Betul saja. Pada 2 September, tak ada pergerakan massa seperti yang dikhawatirkan sebelumnya. Masyarakat suku Arfak sebagai tuan rumah di Manokwari mematuhi pesan Dominggus. Kondisi Manokwari pun aman hingga saat ini.
”Kalau kepala suku yang berbicara, kami dengar karena itu perintah yang harus kami laksanakan. Kami tidak mau demo dan rusuh,” kata Lodwik, warga Manokwari keturunan suku Arfak.
Rohaniwan Katolik Pater Yohanes Damasenus Satu SVD mengatakan, bagi masyarakat adat, apa yang dikatakan kepala suku itu semacam ”sabda” dari Tuhan. Dalam konteks di Manokwari, Dominggus tidak dipandang sebagai Gubernur Papua Barat, tetapi lebih dilihat sebagai Kepala Suku Besar Arfak.
”Kalau Dominggus bukan kepala suku, belum tentu suara dia didengar masyarakat adat,” kata Damasenus yang sudah bertugas di Papua Barat selama 12 tahun.
Ketaatan terhadap perintah kepala suku itu adalah mutlak serta menembus jarak dan waktu. ”Biar sekolah tinggi-tinggi tapi kalau kepala suku kami bicara, kami akan dengar dan ikut. Setelah Bapak Dominggus Mandacan bicara itu, keluarga saya di Manokwari menelepon saya dan menyampaikan hal itu. Mereka minta saya tetap tenang,” kata Ikson Meidodga.

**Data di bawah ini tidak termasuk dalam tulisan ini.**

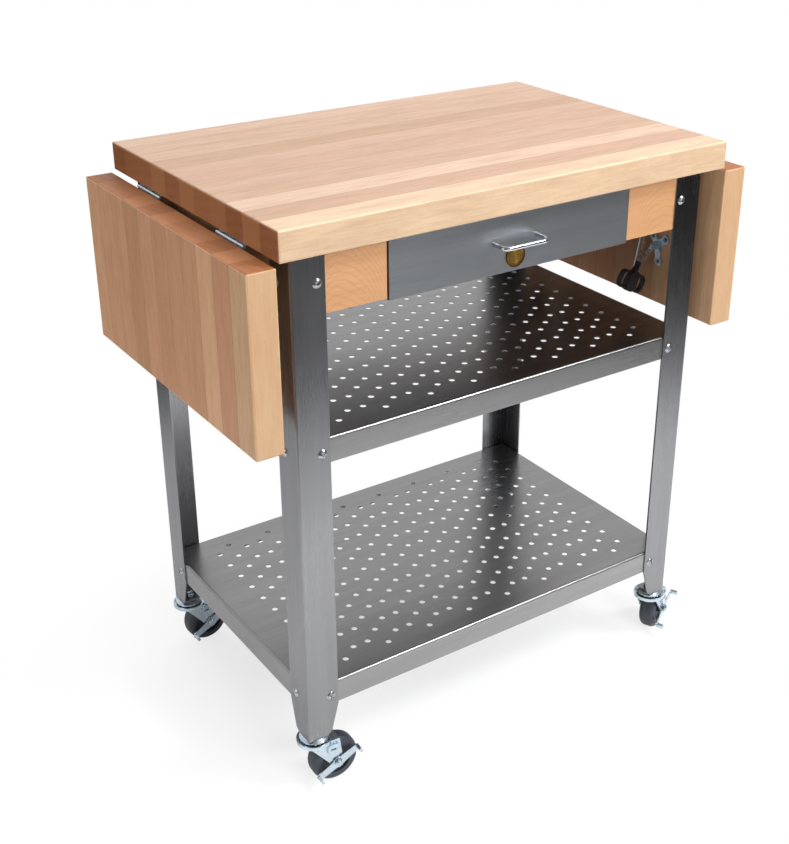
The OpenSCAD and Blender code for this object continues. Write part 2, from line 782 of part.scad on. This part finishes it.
module caster_balls() {
    color(CHROME) for (i = [0 : 3]) at_caster(i) for (k = [0 : n_balls - 1])
        rotate(k * 360 / n_balls) translate([ball_ring, 0, race_z - ball_r]) sphere(r = ball_r, $fn = 24);
}

module fork(i) {
    reach = trail + 4;
    shoulder = 17;
    axle = [trail, wheel_r];
    top = crown_z + crown_t;
    color(ZINC) at_caster(i) {
        difference() {
            union() {
                translate([0, 0, crown_z]) cylinder(r = cup_r, h = crown_t);
                translate([0, 0, crown_z]) ring(cup_r, cup_r - 2, crown_t + 3.2);
                translate([0, -cheek_y, crown_z]) cube([reach, 2 * cheek_y, crown_t]);
                for (y = [-cheek_y, fork_gap])
                    sheet_xz(y, cheek_t) cheek(shoulder, reach, axle, top);
                // Stamped guard of the brake on the near cheek, with its slot
                sheet_xz(-cheek_y - guard_t, guard_t + 0.5) difference() {
                    translate(axle) polygon([[-17, 23], [-17, 37], [1, 37], [1, 25], [-4, 14], [-11, 14]]);
                    translate(axle + [-13, 27]) square([9, 3.5]);
                }
            }
            translate([0, 0, crown_z - 1]) cylinder(r = king_r + run_fit, h = crown_t + 2);
        }
        // Axle bolt: head outside the brake rocker, nut on the far side
        translate([trail, -rocker_y - rocker_t - 0.3, wheel_r]) rotate([-90, 0, 0])
            cylinder(d = axle_d, h = cheek_y + rocker_y + rocker_t + 3);
        translate([trail, -rocker_y - rocker_t - 0.3, wheel_r]) rotate([90, 0, 0]) {
            cylinder(r = 6.5, h = 2);
            translate([0, 0, 2]) cylinder(r1 = 6.5, r2 = 4, h = 2);
        }
        translate([trail, cheek_y, wheel_r]) rotate([-90, 0, 0]) cylinder(r = 6.5, h = 5, $fn = 6);
    }
}

module cheek(shoulder, reach, axle, top) {
    left = [-shoulder, top];
    right = [reach, top];
    translate(axle) circle(cheek_r);
    polygon([left, touch(left, axle, cheek_r, 1), axle, touch(right, axle, cheek_r, -1), right]);
}

module wheel(i) {
    core_r = wheel_r * 0.62;
    shoulder = wheel_w / 3;
    hub = fork_gap - 0.4;
    color(DARK_RUBBER) at_caster(i) translate([trail, 0, wheel_r]) rotate([90, 0, 0]) {
        // Tyre: tread with wide round shoulders
        rotate_extrude() difference() {
            translate([0, -wheel_w / 2]) union() {
                square([wheel_r - shoulder, wheel_w]);
                translate([0, shoulder]) square([wheel_r, wheel_w - 2 * shoulder]);
                for (y = [shoulder, wheel_w - shoulder])
                    translate([wheel_r - shoulder, y]) circle(shoulder);
            }
            translate([-1, -wheel_w]) square([core_r + 1, 2 * wheel_w]);
        }
        // Core: a web with a hub that runs on the axle
        rotate_extrude() difference() {
            union() {
                translate([0, -wheel_w / 2 + 4.5]) square([core_r, wheel_w - 9]);
                translate([0, -hub]) square([9, 2 * hub]);
            }
            translate([-1, -hub - 1]) square([axle_d / 2 + run_fit + 1, 2 * hub + 2]);
        }
    }
}

module brake(i) {
    tip = brake_l * [cos(brake_tilt), sin(brake_tilt)];
    pad_l = 11;
    color(ZINC) at_caster(i) translate([trail, 0, wheel_r]) {
        difference() {
            sheet_xz(-rocker_y - rocker_t, rocker_t) {
                circle(9.5);
                taper(-tip, 5.5, [0, 0], 7.5);
                taper(tip, 5.5, [0, 0], 8);
            }
            translate([0, -rocker_y - rocker_t - 1, 0]) rotate([-90, 0, 0])
                cylinder(d = axle_d + 2 * run_fit, h = rocker_t + 2);
        }
        // A foot pad bent outwards at each end
        for (s = [-1, 1]) translate([s * tip.x, -rocker_y - rocker_t - pad_l, s * tip.y])
            rotate([0, -brake_tilt, 0]) translate([s > 0 ? 0.3 : -4.7, 0, -4]) cube([4.4, pad_l + 0.5, 8]);
    }
}

// ---------- one line per node ----------

top_slab();
front_block(-1);  // front_block_left
front_block(1);  // front_block_right
end_rail(-1);  // left_rail
end_rail(1);  // right_rail
back_rail();
runner(-1);  // left_runner
runner(1);  // right_runner
leg(CORNERS[0]);  // front_left_leg
leg(CORNERS[1]);  // front_right_leg
leg(CORNERS[2]);  // back_left_leg
leg(CORNERS[3]);  // back_right_leg
shelf(shelf_hi);  // upper_shelf
shelf(shelf_lo);  // lower_shelf
frame_screws();
frame_nuts();
outer_slides();
hinge_plates(-1);  // left_hinge_plates
hinge_plates(1);  // right_hinge_plates
hinge_pins();
under_top_screws();
caster_stems();
caster_balls();
bracket_plates(-1);  // left_bracket_plates
bracket_plates(1);  // right_bracket_plates
drawer_front();
drawer_pan();
inner_slides();
drawer_handle();
handle_screws();
drawer_badge();
leaf(-1);  // left_leaf
hinge_flaps(-1);  // left_hinge_flaps
leaf_plates(-1);  // left_leaf_plates
leaf_screws(-1);  // left_leaf_screws
leaf(1);  // right_leaf
hinge_flaps(1);  // right_hinge_flaps
leaf_plates(1);  // right_leaf_plates
leaf_screws(1);  // right_leaf_screws
upper_arms(-1);  // left_upper_arms
lower_arms(-1);  // left_lower_arms
upper_arms(1);  // right_upper_arms
lower_arms(1);  // right_lower_arms
release(-1, -1);  // left_front_release
release(-1, 1);  // left_back_release
release(1, -1);  // right_front_release
release(1, 1);  // right_back_release
fork(0);  // front_left_fork
wheel(0);  // front_left_wheel
brake(0);  // front_left_brake
fork(1);  // front_right_fork
wheel(1);  // front_right_wheel
brake(1);  // front_right_brake
fork(2);  // back_left_fork
wheel(2);  // back_left_wheel
brake(2);  // back_left_brake
fork(3);  // back_right_fork
wheel(3);  // back_right_wheel
brake(3);  // back_right_brake
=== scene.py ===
# %% [markdown]
# # A kitchen cart in wood and steel
# The shapes come packed: every board, sheet, screw and wheel is already a mesh in metres.
# This lesson gives them their finishes, and sets the camera and lights.

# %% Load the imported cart
import bpy
import math
from mathutils import Matrix, Vector

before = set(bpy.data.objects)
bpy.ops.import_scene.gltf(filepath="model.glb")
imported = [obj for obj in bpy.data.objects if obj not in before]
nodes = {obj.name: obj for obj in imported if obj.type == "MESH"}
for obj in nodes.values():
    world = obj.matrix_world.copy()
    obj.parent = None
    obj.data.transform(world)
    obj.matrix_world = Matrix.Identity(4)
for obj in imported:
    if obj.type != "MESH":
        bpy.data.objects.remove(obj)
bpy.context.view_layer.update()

# %% [markdown]
# ## The camera
# The cart is seen from its front left corner, from about 1.4 m up. A camera's own axes are
# right, up and backwards, so a matrix with those three columns and a place says everything.
# The lens is normal to slightly long, which keeps the near corner from swelling.

# %% Place the camera
def camera_axes(azimuth, elevation, roll):
    """Right, up and backwards for a view along (sin az cos el, cos az cos el, -sin el), rolled."""
    level = math.cos(elevation)
    ahead = Vector((math.sin(azimuth) * level, math.cos(azimuth) * level, -math.sin(elevation)))
    right = Vector((math.cos(azimuth), -math.sin(azimuth), 0))
    up = right.cross(ahead)
    cos, sin = math.cos(roll), math.sin(roll)
    return (cos * right - sin * up, sin * right + cos * up, -ahead)

EYE = (-1.0837, -1.5833, 1.3850)
AZIMUTH, ELEVATION, ROLL = 0.6092, 0.4353, -0.0048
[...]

Ikson adalah mahasiswa asal Pegunungan Arfak yang sedang belajar di Fakultas Pertanian Universitas Pattimura, Ambon, Maluku. Kendati banyak teman yang membujuknya untuk meninggalkan kampus dan melakukan aksi solidaritas di Ambon, ia menolak. Ia khawatir aksi itu akan berujung ricuh.
”Kalau saya terlibat ricuh, meski di tanah orang, saya sudah melanggar perintah kepala suku. Saya telah membuat malu nama kampung halaman saya di sana,” kata Ikson.

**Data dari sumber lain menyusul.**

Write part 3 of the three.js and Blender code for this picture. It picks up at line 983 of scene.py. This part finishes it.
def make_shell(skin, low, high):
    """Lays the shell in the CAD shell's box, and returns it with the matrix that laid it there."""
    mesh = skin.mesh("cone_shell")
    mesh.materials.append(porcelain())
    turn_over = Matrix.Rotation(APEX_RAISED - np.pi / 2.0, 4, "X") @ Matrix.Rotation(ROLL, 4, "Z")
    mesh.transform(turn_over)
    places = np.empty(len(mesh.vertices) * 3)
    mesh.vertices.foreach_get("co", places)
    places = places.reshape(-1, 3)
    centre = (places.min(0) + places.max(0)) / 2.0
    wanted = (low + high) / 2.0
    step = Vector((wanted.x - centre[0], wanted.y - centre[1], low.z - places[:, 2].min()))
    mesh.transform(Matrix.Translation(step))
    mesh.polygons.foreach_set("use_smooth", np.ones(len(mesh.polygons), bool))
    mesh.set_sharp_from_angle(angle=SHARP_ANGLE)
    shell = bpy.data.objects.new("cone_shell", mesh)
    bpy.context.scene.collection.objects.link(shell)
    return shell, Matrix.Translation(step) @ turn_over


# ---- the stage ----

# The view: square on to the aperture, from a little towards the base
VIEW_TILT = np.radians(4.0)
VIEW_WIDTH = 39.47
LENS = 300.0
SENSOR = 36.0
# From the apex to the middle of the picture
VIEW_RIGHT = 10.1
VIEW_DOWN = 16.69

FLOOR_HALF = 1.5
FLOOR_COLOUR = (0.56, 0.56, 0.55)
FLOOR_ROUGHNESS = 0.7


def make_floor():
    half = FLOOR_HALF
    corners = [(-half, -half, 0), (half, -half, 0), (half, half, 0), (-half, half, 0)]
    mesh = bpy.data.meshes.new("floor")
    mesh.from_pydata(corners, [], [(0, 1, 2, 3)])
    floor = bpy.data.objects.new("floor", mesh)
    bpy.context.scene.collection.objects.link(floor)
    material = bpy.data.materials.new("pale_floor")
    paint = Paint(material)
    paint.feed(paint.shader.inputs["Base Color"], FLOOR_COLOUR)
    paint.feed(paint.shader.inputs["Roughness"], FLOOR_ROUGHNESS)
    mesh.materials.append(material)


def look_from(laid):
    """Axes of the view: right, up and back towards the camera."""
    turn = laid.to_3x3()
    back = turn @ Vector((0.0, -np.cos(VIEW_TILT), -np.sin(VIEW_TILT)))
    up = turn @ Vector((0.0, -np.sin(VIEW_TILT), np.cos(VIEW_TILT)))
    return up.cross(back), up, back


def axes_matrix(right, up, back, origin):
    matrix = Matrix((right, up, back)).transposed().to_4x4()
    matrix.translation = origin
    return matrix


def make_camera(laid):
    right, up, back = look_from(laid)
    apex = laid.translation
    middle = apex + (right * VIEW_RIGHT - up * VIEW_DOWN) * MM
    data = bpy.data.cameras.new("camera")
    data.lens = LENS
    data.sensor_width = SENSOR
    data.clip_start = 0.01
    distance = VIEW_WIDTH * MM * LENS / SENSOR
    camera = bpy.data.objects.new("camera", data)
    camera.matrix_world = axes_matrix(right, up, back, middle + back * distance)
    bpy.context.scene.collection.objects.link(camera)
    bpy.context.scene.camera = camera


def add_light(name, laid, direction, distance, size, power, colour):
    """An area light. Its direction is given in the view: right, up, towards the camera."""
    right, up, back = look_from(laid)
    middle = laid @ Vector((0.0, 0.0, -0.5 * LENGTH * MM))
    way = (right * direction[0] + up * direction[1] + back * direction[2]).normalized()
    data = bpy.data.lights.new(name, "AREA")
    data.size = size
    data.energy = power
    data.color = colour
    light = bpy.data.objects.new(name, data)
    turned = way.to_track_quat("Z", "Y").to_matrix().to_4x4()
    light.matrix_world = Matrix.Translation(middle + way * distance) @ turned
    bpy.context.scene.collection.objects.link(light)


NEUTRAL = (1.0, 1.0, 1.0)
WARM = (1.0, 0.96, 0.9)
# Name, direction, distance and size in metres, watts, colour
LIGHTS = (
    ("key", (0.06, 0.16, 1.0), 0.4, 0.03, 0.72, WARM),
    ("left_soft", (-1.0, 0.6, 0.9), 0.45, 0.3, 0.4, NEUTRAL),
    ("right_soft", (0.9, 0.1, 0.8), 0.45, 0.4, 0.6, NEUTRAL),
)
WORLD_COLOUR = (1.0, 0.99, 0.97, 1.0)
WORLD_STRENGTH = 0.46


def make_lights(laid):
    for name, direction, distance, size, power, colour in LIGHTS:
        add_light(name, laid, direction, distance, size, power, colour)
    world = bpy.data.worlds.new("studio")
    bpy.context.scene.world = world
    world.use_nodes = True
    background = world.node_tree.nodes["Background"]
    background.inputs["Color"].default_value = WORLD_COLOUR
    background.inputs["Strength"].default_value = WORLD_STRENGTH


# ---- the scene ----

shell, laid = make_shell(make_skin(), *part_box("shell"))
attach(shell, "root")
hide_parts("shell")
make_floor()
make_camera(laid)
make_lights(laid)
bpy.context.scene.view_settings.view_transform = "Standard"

Ikson juga menolak pulang kampung sebagaimana yang dilakukan ratusan mahasiswa asal tanah Papua di sejumlah kota di Indonesia. Ia masih berpegangan pada perintah kepala suku bahwa mahasiswa asal Arfak tetap kuliah seperti biasa. Meski begitu, Ikson mengaku sedikit terganggu dengan perilaku aparat intelijen yang selalu mengintai aktivitasnya dan teman-teman di Ambon.
Kabar bohong
Kementerian Komunikasi dan Informatika dalam rilisnya mencatat, banyak kabar bohong atau hoaks yang sengaja disebar untuk membuat kerusuhan di tanah Papua. Lima hari setelah kerusuhan 19 Agustus, teridentifikasi 33 konten dan 849 URL yang berisi provokasi dan kabar bohong. Informasi bohong itu dibagikan melalui media sosial. Pihak kementerian akhirnya memblokir layanan data internet selama tiga pekan terhitung sejak 19 Agustus.

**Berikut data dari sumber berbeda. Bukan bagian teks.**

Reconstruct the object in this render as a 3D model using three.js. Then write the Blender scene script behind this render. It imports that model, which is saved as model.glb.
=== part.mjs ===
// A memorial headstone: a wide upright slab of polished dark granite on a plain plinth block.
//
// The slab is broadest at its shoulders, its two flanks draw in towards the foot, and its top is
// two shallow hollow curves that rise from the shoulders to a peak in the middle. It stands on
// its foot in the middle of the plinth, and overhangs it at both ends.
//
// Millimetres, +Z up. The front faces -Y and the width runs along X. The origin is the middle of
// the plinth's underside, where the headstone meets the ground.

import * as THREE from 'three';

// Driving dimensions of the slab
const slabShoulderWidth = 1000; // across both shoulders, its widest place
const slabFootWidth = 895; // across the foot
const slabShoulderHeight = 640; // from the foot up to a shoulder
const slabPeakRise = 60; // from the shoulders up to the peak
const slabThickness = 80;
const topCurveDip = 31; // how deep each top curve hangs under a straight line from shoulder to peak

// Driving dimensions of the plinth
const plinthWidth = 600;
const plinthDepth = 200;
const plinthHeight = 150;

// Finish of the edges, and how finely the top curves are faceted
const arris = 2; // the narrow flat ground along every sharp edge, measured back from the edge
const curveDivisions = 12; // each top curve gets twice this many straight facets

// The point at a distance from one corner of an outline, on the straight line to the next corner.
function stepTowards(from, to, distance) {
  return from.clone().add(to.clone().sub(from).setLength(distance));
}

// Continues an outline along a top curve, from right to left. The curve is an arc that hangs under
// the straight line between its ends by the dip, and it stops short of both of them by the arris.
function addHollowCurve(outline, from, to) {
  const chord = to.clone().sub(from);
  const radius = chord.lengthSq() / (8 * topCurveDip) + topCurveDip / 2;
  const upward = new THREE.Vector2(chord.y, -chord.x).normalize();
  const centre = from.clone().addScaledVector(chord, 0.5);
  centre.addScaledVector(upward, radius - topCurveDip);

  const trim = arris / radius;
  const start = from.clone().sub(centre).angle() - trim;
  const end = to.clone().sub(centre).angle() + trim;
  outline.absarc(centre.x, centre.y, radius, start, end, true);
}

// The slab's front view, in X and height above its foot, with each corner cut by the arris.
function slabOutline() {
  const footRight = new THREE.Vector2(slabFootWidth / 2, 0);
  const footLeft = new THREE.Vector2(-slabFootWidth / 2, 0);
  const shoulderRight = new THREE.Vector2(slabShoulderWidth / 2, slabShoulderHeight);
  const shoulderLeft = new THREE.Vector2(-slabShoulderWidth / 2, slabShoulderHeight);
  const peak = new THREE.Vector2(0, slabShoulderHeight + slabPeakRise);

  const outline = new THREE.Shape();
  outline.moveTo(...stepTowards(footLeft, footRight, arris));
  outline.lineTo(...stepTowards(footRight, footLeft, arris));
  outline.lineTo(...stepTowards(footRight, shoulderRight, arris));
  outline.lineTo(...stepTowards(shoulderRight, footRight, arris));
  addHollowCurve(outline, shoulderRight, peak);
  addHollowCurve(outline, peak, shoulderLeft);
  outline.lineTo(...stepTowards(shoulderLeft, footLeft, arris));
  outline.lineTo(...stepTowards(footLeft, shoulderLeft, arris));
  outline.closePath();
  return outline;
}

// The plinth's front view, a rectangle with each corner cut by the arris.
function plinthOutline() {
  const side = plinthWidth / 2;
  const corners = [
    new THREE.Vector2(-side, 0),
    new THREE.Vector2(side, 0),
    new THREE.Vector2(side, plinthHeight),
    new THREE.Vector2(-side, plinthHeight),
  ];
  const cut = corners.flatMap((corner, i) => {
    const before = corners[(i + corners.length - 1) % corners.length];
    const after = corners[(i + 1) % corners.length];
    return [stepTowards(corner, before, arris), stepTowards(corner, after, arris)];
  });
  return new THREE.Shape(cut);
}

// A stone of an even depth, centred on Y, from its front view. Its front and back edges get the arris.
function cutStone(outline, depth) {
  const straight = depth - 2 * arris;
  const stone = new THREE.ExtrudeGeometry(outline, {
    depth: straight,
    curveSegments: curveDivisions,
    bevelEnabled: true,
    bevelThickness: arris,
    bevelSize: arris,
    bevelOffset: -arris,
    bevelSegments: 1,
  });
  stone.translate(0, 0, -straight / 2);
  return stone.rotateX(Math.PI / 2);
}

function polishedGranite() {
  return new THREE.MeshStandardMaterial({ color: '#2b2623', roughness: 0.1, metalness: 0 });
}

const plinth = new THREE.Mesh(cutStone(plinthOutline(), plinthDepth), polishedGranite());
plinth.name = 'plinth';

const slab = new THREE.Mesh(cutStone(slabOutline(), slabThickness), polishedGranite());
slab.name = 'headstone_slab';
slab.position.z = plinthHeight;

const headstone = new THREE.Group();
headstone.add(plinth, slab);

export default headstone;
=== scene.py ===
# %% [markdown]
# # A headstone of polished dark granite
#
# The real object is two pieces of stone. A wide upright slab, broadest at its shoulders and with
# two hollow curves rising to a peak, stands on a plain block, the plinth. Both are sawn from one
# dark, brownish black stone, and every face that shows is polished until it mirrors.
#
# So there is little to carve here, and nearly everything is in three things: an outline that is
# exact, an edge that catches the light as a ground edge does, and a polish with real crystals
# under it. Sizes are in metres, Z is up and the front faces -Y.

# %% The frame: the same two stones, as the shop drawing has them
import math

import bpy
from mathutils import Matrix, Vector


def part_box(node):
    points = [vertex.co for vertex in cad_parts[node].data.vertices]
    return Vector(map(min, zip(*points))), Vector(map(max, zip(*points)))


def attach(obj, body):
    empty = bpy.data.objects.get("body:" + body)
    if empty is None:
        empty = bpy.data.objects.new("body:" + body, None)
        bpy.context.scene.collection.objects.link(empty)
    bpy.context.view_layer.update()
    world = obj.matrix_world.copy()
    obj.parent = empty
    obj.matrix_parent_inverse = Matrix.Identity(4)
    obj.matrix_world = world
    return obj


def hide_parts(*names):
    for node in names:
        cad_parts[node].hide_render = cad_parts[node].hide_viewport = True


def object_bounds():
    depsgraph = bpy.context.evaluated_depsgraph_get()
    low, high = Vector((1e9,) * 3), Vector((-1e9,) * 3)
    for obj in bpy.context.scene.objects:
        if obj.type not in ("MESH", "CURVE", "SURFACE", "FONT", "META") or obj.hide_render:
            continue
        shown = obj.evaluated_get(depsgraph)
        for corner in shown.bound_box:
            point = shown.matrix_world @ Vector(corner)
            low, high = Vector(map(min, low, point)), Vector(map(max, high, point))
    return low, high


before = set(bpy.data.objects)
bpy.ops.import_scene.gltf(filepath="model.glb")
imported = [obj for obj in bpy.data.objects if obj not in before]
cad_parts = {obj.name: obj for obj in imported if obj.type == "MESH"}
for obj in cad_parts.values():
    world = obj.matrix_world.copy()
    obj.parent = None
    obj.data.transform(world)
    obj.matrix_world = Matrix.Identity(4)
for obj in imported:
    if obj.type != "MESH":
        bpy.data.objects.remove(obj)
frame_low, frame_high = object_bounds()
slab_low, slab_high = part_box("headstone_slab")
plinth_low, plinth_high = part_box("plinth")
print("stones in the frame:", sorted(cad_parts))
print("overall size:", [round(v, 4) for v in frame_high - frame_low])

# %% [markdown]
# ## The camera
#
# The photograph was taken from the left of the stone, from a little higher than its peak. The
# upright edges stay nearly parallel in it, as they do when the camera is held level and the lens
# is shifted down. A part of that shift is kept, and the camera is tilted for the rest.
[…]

Kendati internet diputus, penyebaran hoaks dapat dilakukan lewat pesan singkat, selebaran, dan beberapa metode lain. Banyak cara untuk menyebarkan hoaks. Sebagaimana catatan Litbang Kompas, hoaks sudah ada sejak zaman Romawi Kuno (abad ke-44 sebelum Masehi).
Oktavianus menyebarkan hoaks untuk menjatuhkan Mark Antonius dalam perebutan takhta Kekaisaran Romawi. Oktavianus memanfaatkan momentum pertemuan antara Mark dan Cleopatra, pemimpin Mesir kala itu, untuk menyebarkan hoaks.
Seiring waktu, penyebar hoaks menemukan banyak metode, terutama memanfaatkan media internet yang dapat mengantar pesan dalam waktu cepat ke seluruh dunia. Metode itu sulit dibendung. Oleh karena itu, yang perlu dilakukan saat itu adalah membangun kesadaran orang agar tidak mudah percaya pada isu dan melakukan verifikasi.
Di tengah simpang siur informasi itulah, suara para tokoh sangat diperlukan. Di kalangan masyarakat Papua, suara kepala suku lebih mendapat tempat di hati rakyatnya. Lewat ”sabda”-nya yang bernuansa damai dan sejuk, hoaks tak lagi mendapat tempat di hati masyarakat.